|
Royal Society of Chemistry: Cambridge, UK,
2001. vii + 170pp. ISBN 0-85404-602-X. £ 9.95.
Since the earliest recognition that
three-dimensional structure could affect the behavior of
compounds, stereochemistry has played an increasingly important
role in our understanding of chemical interactions.
Once considered to be the realm of organic chemists,
stereochemistry is now actively studied by chemists in
all areas. But, students' introduction to the field continues
to occur in organic chemistry courses; the average
organic textbook contains an early chapter on
stereochemistry with later references in the text back to that chapter.
By necessity, most organic texts include the basics and
little more, omitting detail and a number of interesting
topics that some instructors may wish to include in their
course. This book attempts to fill that gap by providing a
more detailed coverage of stereochemistry than is available
in standard organic texts but that is written at a
level appropriate for use by the typical undergraduate
chemistry student.
Since the book is designed to be used as
supplementary material, the author assumes no prior knowledge
of stereochemistry on the part of the students and the
content of the stereochemistry chapters in standard textbooks
is repeated.
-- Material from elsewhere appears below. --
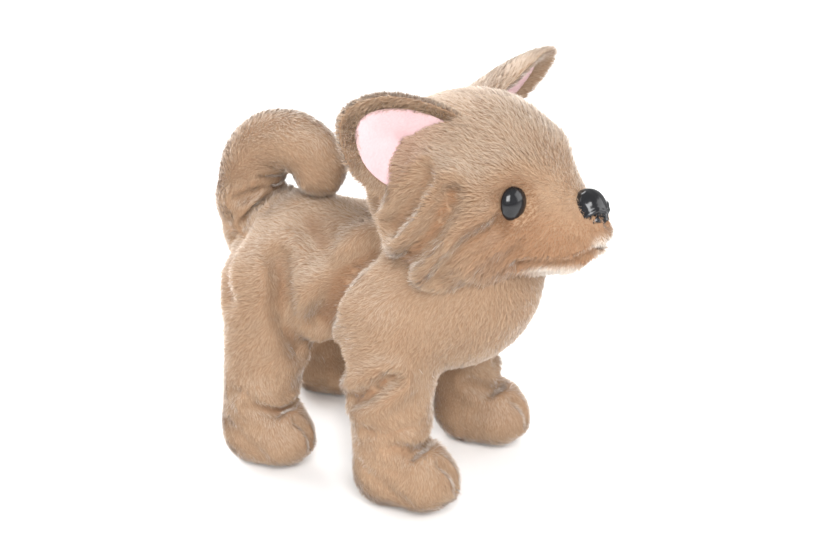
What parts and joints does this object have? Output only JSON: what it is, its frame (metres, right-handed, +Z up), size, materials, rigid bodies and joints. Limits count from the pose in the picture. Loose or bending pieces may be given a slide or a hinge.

One might view this repetition as good
because students can often pick up more material when it
is presented from different approaches. But the
material common to other textbooks is mixed with topics unique
to this monograph beginning in Chapter 2, with the
introduction of terms such as scalemic and homochiral. With
the basics covered, later chapters introduce increasingly
more advanced topics. Chapter 3, for example, includes
bicyclic compounds in a discussion of diastereomers and
Chapter 4 adds the stereochemistry of imines to a consideration
of alkenes. The author has included ample coverage of
the stereochemical outcomes of reactions that are typically
a part of an introductory organic course: additions
to alkenes and nucleophilic substitution reactions.
The most advanced topics are included in Chapters 5
and 8. Chapter 5 examines chiral compounds lacking
a stereogenic center and includes allenes and biphenyls
and compounds in which the center of chirality is a
heteroatom, topics rarely touched in undergraduate organic
texts. Chapter 8 provides an in-depth look at
prochirality including enantiotopic and diastereotopic groups
and faces and the importance of NMR techniques.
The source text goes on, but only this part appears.